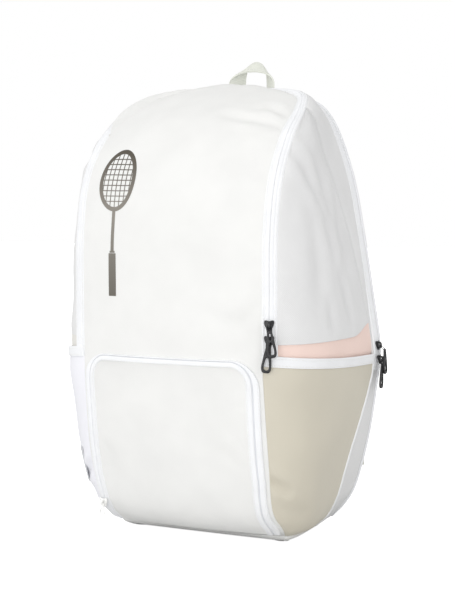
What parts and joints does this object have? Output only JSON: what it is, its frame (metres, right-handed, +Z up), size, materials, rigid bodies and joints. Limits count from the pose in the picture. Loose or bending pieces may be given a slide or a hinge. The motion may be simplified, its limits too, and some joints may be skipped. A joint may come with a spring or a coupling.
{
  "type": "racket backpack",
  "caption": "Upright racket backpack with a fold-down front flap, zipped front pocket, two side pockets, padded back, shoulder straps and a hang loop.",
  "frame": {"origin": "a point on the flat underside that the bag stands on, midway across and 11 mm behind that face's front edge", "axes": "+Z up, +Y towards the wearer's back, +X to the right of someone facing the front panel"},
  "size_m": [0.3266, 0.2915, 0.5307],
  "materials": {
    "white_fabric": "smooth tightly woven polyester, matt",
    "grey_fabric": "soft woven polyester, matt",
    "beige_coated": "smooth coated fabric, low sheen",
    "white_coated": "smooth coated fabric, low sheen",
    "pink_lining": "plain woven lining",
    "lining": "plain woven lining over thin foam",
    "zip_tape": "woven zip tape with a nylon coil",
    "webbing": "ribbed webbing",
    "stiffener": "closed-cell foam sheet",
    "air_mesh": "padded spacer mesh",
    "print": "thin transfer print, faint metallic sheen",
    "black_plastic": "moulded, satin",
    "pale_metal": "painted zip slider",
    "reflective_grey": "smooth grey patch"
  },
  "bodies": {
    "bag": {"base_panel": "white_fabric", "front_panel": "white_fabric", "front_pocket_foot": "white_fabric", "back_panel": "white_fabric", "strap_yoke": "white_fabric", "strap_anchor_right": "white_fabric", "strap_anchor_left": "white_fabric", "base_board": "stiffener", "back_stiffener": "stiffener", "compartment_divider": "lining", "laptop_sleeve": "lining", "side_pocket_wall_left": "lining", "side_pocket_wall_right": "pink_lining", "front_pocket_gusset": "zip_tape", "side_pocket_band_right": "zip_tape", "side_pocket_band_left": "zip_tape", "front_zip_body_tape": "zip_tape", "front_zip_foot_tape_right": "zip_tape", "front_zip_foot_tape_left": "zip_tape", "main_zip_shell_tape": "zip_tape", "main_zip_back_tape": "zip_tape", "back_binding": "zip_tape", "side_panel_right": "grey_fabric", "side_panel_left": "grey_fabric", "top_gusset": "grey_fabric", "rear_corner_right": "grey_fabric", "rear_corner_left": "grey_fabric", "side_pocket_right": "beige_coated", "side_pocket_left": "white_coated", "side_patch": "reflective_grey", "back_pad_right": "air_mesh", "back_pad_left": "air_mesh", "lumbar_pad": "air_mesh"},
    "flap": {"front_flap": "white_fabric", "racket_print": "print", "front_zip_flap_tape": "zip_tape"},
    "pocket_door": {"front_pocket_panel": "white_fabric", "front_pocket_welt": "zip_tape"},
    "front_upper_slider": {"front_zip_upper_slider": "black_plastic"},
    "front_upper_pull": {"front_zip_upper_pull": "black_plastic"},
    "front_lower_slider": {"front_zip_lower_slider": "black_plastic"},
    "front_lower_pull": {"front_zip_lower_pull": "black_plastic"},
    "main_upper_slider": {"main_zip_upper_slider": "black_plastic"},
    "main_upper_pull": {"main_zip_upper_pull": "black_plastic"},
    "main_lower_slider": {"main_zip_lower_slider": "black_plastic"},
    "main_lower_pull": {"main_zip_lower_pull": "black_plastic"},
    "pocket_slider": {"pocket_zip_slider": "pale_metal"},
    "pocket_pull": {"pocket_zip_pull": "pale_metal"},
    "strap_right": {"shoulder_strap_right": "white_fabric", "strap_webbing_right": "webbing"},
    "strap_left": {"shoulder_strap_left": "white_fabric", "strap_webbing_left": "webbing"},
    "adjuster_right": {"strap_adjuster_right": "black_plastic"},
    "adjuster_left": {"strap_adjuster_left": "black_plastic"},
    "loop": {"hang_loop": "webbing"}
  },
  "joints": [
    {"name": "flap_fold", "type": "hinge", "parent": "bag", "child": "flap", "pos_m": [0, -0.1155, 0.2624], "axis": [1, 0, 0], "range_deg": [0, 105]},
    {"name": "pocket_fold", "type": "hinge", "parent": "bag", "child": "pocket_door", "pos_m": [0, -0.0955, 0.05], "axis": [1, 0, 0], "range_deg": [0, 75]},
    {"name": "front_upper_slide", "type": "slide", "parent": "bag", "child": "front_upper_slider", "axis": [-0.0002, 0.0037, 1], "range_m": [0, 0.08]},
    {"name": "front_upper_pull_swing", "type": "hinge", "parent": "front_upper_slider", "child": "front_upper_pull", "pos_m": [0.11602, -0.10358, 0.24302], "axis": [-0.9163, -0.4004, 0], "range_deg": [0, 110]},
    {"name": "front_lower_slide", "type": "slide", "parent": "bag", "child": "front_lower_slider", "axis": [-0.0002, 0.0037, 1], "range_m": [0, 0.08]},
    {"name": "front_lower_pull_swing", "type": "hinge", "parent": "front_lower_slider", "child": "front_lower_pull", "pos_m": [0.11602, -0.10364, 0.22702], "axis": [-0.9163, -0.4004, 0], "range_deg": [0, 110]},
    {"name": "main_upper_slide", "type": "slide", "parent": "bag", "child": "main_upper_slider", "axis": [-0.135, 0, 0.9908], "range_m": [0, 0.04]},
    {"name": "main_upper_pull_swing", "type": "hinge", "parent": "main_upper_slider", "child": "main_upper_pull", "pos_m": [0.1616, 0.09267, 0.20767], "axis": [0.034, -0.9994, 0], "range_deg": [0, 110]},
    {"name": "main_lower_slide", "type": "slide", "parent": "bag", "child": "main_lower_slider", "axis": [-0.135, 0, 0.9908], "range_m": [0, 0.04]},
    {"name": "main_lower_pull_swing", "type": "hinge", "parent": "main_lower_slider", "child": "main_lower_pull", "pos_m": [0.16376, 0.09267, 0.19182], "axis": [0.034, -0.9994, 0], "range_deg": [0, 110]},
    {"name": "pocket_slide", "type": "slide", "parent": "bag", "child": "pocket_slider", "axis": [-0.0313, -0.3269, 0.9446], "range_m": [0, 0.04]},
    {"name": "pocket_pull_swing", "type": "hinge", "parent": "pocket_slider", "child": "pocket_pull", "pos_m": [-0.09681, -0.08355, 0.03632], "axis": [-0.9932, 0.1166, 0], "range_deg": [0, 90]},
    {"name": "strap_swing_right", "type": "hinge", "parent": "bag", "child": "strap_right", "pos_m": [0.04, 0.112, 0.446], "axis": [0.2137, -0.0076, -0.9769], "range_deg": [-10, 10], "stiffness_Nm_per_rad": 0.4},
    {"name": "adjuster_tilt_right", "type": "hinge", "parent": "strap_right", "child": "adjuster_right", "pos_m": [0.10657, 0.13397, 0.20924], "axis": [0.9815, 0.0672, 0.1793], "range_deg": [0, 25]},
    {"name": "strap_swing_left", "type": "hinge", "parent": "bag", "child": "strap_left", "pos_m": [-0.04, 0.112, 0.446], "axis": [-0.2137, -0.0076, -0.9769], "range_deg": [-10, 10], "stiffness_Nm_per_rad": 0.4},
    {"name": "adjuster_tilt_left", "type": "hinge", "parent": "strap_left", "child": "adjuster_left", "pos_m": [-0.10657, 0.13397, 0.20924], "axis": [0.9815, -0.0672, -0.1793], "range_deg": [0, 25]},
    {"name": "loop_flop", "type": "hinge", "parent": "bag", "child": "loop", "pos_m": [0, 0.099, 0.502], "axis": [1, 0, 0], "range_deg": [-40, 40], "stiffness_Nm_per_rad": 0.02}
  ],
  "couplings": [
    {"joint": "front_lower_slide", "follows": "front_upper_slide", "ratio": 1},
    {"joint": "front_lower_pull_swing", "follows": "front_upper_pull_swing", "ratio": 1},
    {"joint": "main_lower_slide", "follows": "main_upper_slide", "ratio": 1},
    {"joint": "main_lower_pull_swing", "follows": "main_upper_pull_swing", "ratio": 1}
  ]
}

==*==

-- Your task --
Write the material out again word for word.

-- Exercise result --
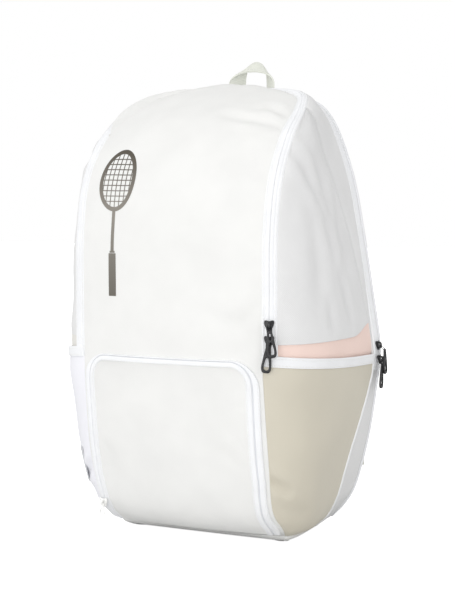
What parts and joints does this object have? Output only JSON: what it is, its frame (metres, right-handed, +Z up), size, materials, rigid bodies and joints. Limits count from the pose in the picture. Loose or bending pieces may be given a slide or a hinge. The motion may be simplified, its limits too, and some joints may be skipped. A joint may come with a spring or a coupling.
{
  "type": "racket backpack",
  "caption": "Upright racket backpack with a fold-down front flap, zipped front pocket, two side pockets, padded back, shoulder straps and a hang loop.",
  "frame": {"origin": "a point on the flat underside that the bag stands on, midway across and 11 mm behind that face's front edge", "axes": "+Z up, +Y towards the wearer's back, +X to the right of someone facing the front panel"},
  "size_m": [0.3266, 0.2915, 0.5307],
  "materials": {
    "white_fabric": "smooth tightly woven polyester, matt",
    "grey_fabric": "soft woven polyester, matt",
    "beige_coated": "smooth coated fabric, low sheen",
    "white_coated": "smooth coated fabric, low sheen",
    "pink_lining": "plain woven lining",
    "lining": "plain woven lining over thin foam",
    "zip_tape": "woven zip tape with a nylon coil",
    "webbing": "ribbed webbing",
    "stiffener": "closed-cell foam sheet",
    "air_mesh": "padded spacer mesh",
    "print": "thin transfer print, faint metallic sheen",
    "black_plastic": "moulded, satin",
    "pale_metal": "painted zip slider",
    "reflective_grey": "smooth grey patch"
  },
  "bodies": {
    "bag": {"base_panel": "white_fabric", "front_panel": "white_fabric", "front_pocket_foot": "white_fabric", "back_panel": "white_fabric", "strap_yoke": "white_fabric", "strap_anchor_right": "white_fabric", "strap_anchor_left": "white_fabric", "base_board": "stiffener", "back_stiffener": "stiffener", "compartment_divider": "lining", "laptop_sleeve": "lining", "side_pocket_wall_left": "lining", "side_pocket_wall_right": "pink_lining", "front_pocket_gusset": "zip_tape", "side_pocket_band_right": "zip_tape", "side_pocket_band_left": "zip_tape", "front_zip_body_tape": "zip_tape", "front_zip_foot_tape_right": "zip_tape", "front_zip_foot_tape_left": "zip_tape", "main_zip_shell_tape": "zip_tape", "main_zip_back_tape": "zip_tape", "back_binding": "zip_tape", "side_panel_right": "grey_fabric", "side_panel_left": "grey_fabric", "top_gusset": "grey_fabric", "rear_corner_right": "grey_fabric", "rear_corner_left": "grey_fabric", "side_pocket_right": "beige_coated", "side_pocket_left": "white_coated", "side_patch": "reflective_grey", "back_pad_right": "air_mesh", "back_pad_left": "air_mesh", "lumbar_pad": "air_mesh"},
    "flap": {"front_flap": "white_fabric", "racket_print": "print", "front_zip_flap_tape": "zip_tape"},
    "pocket_door": {"front_pocket_panel": "white_fabric", "front_pocket_welt": "zip_tape"},
    "front_upper_slider": {"front_zip_upper_slider": "black_plastic"},
    "front_upper_pull": {"front_zip_upper_pull": "black_plastic"},
    "front_lower_slider": {"front_zip_lower_slider": "black_plastic"},
    "front_lower_pull": {"front_zip_lower_pull": "black_plastic"},
    "main_upper_slider": {"main_zip_upper_slider": "black_plastic"},
    "main_upper_pull": {"main_zip_upper_pull": "black_plastic"},
    "main_lower_slider": {"main_zip_lower_slider": "black_plastic"},
    "main_lower_pull": {"main_zip_lower_pull": "black_plastic"},
    "pocket_slider": {"pocket_zip_slider": "pale_metal"},
    "pocket_pull": {"pocket_zip_pull": "pale_metal"},
    "strap_right": {"shoulder_strap_right": "white_fabric", "strap_webbing_right": "webbing"},
    "strap_left": {"shoulder_strap_left": "white_fabric", "strap_webbing_left": "webbing"},
    "adjuster_right": {"strap_adjuster_right": "black_plastic"},
    "adjuster_left": {"strap_adjuster_left": "black_plastic"},
    "loop": {"hang_loop": "webbing"}
  },
  "joints": [
    {"name": "flap_fold", "type": "hinge", "parent": "bag", "child": "flap", "pos_m": [0, -0.1155, 0.2624], "axis": [1, 0, 0], "range_deg": [0, 105]},
    {"name": "pocket_fold", "type": "hinge", "parent": "bag", "child": "pocket_door", "pos_m": [0, -0.0955, 0.05], "axis": [1, 0, 0], "range_deg": [0, 75]},
    {"name": "front_upper_slide", "type": "slide", "parent": "bag", "child": "front_upper_slider", "axis": [-0.0002, 0.0037, 1], "range_m": [0, 0.08]},
    {"name": "front_upper_pull_swing", "type": "hinge", "parent": "front_upper_slider", "child": "front_upper_pull", "pos_m": [0.11602, -0.10358, 0.24302], "axis": [-0.9163, -0.4004, 0], "range_deg": [0, 110]},
    {"name": "front_lower_slide", "type": "slide", "parent": "bag", "child": "front_lower_slider", "axis": [-0.0002, 0.0037, 1], "range_m": [0, 0.08]},
    {"name": "front_lower_pull_swing", "type": "hinge", "parent": "front_lower_slider", "child": "front_lower_pull", "pos_m": [0.11602, -0.10364, 0.22702], "axis": [-0.9163, -0.4004, 0], "range_deg": [0, 110]},
    {"name": "main_upper_slide", "type": "slide", "parent": "bag", "child": "main_upper_slider", "axis": [-0.135, 0, 0.9908], "range_m": [0, 0.04]},
    {"name": "main_upper_pull_swing", "type": "hinge", "parent": "main_upper_slider", "child": "main_upper_pull", "pos_m": [0.1616, 0.09267, 0.20767], "axis": [0.034, -0.9994, 0], "range_deg": [0, 110]},
    {"name": "main_lower_slide", "type": "slide", "parent": "bag", "child": "main_lower_slider", "axis": [-0.135, 0, 0.9908], "range_m": [0, 0.04]},
    {"name": "main_lower_pull_swing", "type": "hinge", "parent": "main_lower_slider", "child": "main_lower_pull", "pos_m": [0.16376, 0.09267, 0.19182], "axis": [0.034, -0.9994, 0], "range_deg": [0, 110]},
    {"name": "pocket_slide", "type": "slide", "parent": "bag", "child": "pocket_slider", "axis": [-0.0313, -0.3269, 0.9446], "range_m": [0, 0.04]},
    {"name": "pocket_pull_swing", "type": "hinge", "parent": "pocket_slider", "child": "pocket_pull", "pos_m": [-0.09681, -0.08355, 0.03632], "axis": [-0.9932, 0.1166, 0], "range_deg": [0, 90]},
    {"name": "strap_swing_right", "type": "hinge", "parent": "bag", "child": "strap_right", "pos_m": [0.04, 0.112, 0.446], "axis": [0.2137, -0.0076, -0.9769], "range_deg": [-10, 10], "stiffness_Nm_per_rad": 0.4},
    {"name": "adjuster_tilt_right", "type": "hinge", "parent": "strap_right", "child": "adjuster_right", "pos_m": [0.10657, 0.13397, 0.20924], "axis": [0.9815, 0.0672, 0.1793], "range_deg": [0, 25]},
    {"name": "strap_swing_left", "type": "hinge", "parent": "bag", "child": "strap_left", "pos_m": [-0.04, 0.112, 0.446], "axis": [-0.2137, -0.0076, -0.9769], "range_deg": [-10, 10], "stiffness_Nm_per_rad": 0.4},
    {"name": "adjuster_tilt_left", "type": "hinge", "parent": "strap_left", "child": "adjuster_left", "pos_m": [-0.10657, 0.13397, 0.20924], "axis": [0.9815, -0.0672, -0.1793], "range_deg": [0, 25]},
    {"name": "loop_flop", "type": "hinge", "parent": "bag", "child": "loop", "pos_m": [0, 0.099, 0.502], "axis": [1, 0, 0], "range_deg": [-40, 40], "stiffness_Nm_per_rad": 0.02}
  ],
  "couplings": [
    {"joint": "front_lower_slide", "follows": "front_upper_slide", "ratio": 1},
    {"joint": "front_lower_pull_swing", "follows": "front_upper_pull_swing", "ratio": 1},
    {"joint": "main_lower_slide", "follows": "main_upper_slide", "ratio": 1},
    {"joint": "main_lower_pull_swing", "follows": "main_upper_pull_swing", "ratio": 1}
  ]
}